Тини показалось, что ее ударили. Она ничего не могла сделать, чтобы как-то повлиять на происходящее. Они забрали ее драгоценного мальчика, вывели его за дверь. Прежде чем уйти, Людвиг обернулся.
– Гляди, мы отведем Фрицля в полицию, но если Густав за ним придет, то парня отпустят.
Вернувшись в тот день домой, Густав нашел семью в панике и отчаянии. Узнав, что случилось, он без колебаний развернулся и пошел к дверям, чтобы тут же отправиться в полицию. Но Тини схватила его за руку.
– Не надо! – взмолилась она. – Они тебя заберут.
– Я не оставлю Фрицля у них в лапах.
Он снова двинулся к выходу.
– Нет! – плакала Тини. – Тебе надо бежать, надо где-то укрыться.
Но он оставался непоколебим. Оставив Тини в слезах, Густав быстро зашагал к полицейскому участку на Леопольдсгассе. Набравшись мужества, он вошел внутрь и обратился к офицеру за стойкой.

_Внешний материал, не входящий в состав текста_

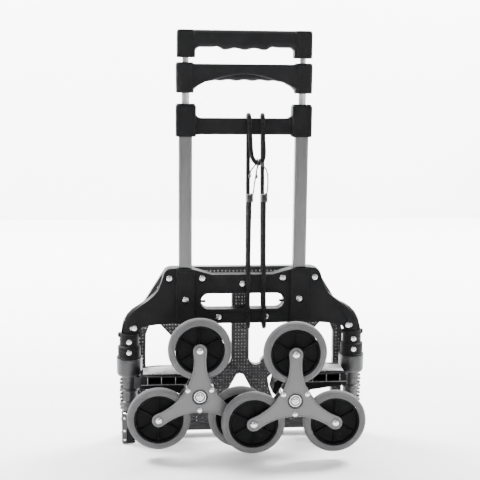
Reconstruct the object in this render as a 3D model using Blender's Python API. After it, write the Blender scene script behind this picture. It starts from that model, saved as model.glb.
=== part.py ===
"""Folding stair-climbing hand trolley, folded: two swinging tri-star wheel
clusters, a two-stage telescopic handle, a fold-up toe plate and a bungee cord.

Lengths below are millimetres. X is across the trolley, Y runs from the wheels
(negative) to the toe plate (positive), Z is up. y = 0 is the wheel-side face of
the frame bracket and z = 0 is 15 mm above the soles of the feet, level with the
lowest wheels; put() moves both to the row origin, which is the bottom centre of
the whole trolley.
"""

import math

import bmesh
import bpy
from mathutils import Vector

# ---------------------------------------------------------------- dimensions
REAR = 31.7             # bracket face to the middle of the overall depth
LIFT = 15.0             # the feet reach this far below the wheels
GAP = 0.3               # clearance between touching pieces

TUBE_X, TUBE_Y = 95.0, 11.0      # frame tube axes
TUBE_W, TUBE_D = 22.0, 18.0      # frame tube section
TUBE_WALL = 1.5
TUBE_Z = (196.0, 545.0)
STAGE2_R, STAGE2_BORE = 6.25, 5.3
STAGE2_Z = (262.0, 608.0)
STAGE3_R = 5.0
STAGE3_Z = (300.0, 656.0)
BRACKET_T = 22.0                 # thickness of the two shells together
SPLIT_Y = 11.0
COL_X, COL_Y = 188.0, 9.0        # swing columns
POST_R = 9.0
POST_Z = (-9.0, 197.0)
HUB_X, HUB_Z = 75.0, 88.0        # tri-star hubs
ARM_R = 76.0                     # hub to wheel axle
FACE_Y = {"left": -77.0, "right": -107.0}  # front face of each star plate
PLATE_T = 2.5
WHEEL_R, WHEEL_W = 51.3, 16.0
RIM_R = 39.5
AXLE_R = 3.0
TOE_Y = (31.0, 44.0)             # load face and back edge of the toe plate
TOE_PIVOT = (37.5, 3.0)          # its hinge axis in Y, Z
CORD_R = 3.6

for stale in list(bpy.data.objects):
    bpy.data.objects.remove(stale, do_unlink=True)


def put(x, y, z):
    return Vector((x * 0.001, (y + REAR) * 0.001, (z + LIFT) * 0.001))


# ---------------------------------------------------------------- materials
def material(name, colour, rough, metal=0.0):
    made = bpy.data.materials.new(name)
    made.use_nodes = True
    shader = made.node_tree.nodes["Principled BSDF"]
    shader.inputs["Base Color"].default_value = (*colour, 1.0)
    shader.inputs["Roughness"].default_value = rough
    shader.inputs["Metallic"].default_value = metal
    return made


BLACK = material("black_plastic", (0.018, 0.018, 0.019), 0.5)
GRIP = material("grip_plastic", (0.028, 0.028, 0.030), 0.42)
TYRE = material("grey_tyre", (0.17, 0.17, 0.17), 0.62)
PLATE = material("silver_paint", (0.48, 0.48, 0.48), 0.4, 0.6)
ALU = material("anodised_tube", (0.40, 0.40, 0.41), 0.38, 0.9)
ZINC = material("zinc_steel", (0.62, 0.62, 0.62), 0.28, 1.0)
CAST = material("cast_alloy", (0.45, 0.45, 0.46), 0.45, 0.8)
TOE = material("toe_plastic", (0.06, 0.06, 0.062), 0.5)
CORDM = material("cord_cover", (0.02, 0.02, 0.021), 0.85)
WIRE = material("black_wire", (0.02, 0.02, 0.021), 0.35, 0.3)


# ---------------------------------------------------------------- mesh tools
def node(name, bm, mat, smooth=None):
    bmesh.ops.recalc_face_normals(bm, faces=bm.faces)
    mesh = bpy.data.meshes.new(name)
    bm.to_mesh(mesh)
    bm.free()
    mesh.materials.append(mat)
    obj = bpy.data.objects.new(name, mesh)
    bpy.context.scene.collection.objects.link(obj)
    if smooth is not None:
        mesh.shade_smooth()
        mesh.set_sharp_from_angle(angle=math.radians(smooth))
    return obj


def prism(bm, outline, low, high, axis="Y"):
    """A closed prism on a polygon: (x, z) along Y, (y, z) along X, (x, y) along Z."""
    order = {
        "Y": lambda u, v, w: put(u, w, v),
        "X": lambda u, v, w: put(w, u, v),
        "Z": lambda u, v, w: put(u, v, w),
    }[axis]
    rings = [[bm.verts.new(order(u, v, w)) for u, v in outline] for w in (low, high)]
    count = len(outline)
    for i in range(count):
        j = (i + 1) % count
        bm.faces.new((rings[0][i], rings[0][j], rings[1][j], rings[1][i]))
    bm.faces.new(rings[0][::-1])
    bm.faces.new(rings[1])
    return bm


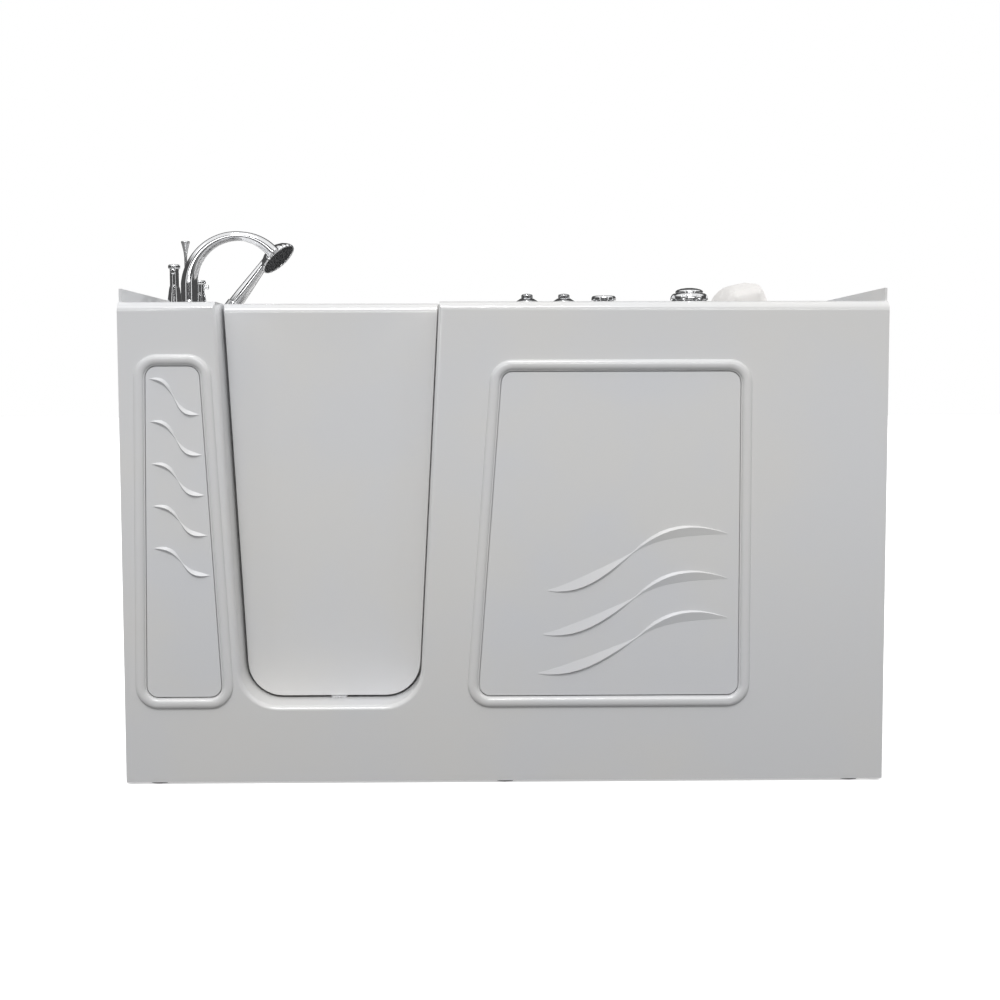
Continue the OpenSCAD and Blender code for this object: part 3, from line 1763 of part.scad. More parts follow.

– Я Густав Кляйнман. Мне велели прийти. У вас мой сын. Возьмите меня, а его отпустите.
Полицейский огляделся по сторонам.
– Убирайся, – прошептал он. – К чертовой матери, убирайся отсюда!
Потрясенный, Густав вышел из здания. Дома его встретила Тини: одновременно счастливая, что снова видит мужа, и в отчаянии от того, что Фрица до сих пор нет.
– Попробую еще раз завтра, – сказал он.
– Они еще раньше придут за тобой, – ответила она.
И снова начала упрашивать, чтобы он бежал, чтобы прятался – а он отказался.
– Скорей уходи, – настаивала она, – или я включу газ и убью себя.
Курт и Герта в ужасе смотрели на родителей. Их стойкость служила опорой всей семье; видеть обоих в отчаянии было невыносимо.
Наконец Тини одержала верх. Густав ушел из дома, обещав подыскать надежное укрытие. Весь день и всю ночь женщина сидела как на иголках, прислушиваясь к каждому шороху на лестнице. Никто не пришел. Но поздно ночью Густав сам вернулся. Ему некуда было идти, и он представить не мог, как бросить Тини одну с детьми. Не обнаружив его, нацисты могли увести любого из них.
За ним пришли в два часа. Заколотили в дверь, ворвались в квартиру, выкрикивая приказы, схватили Густава. Слезы, мольбы, последние отчаянные слова прощания между мужем и женой. Ему разрешили взять с собой кое-что из одежды: свитер, шарф, пару носков[92]. Все было кончено. Дверь захлопнулась, и Густав ушел.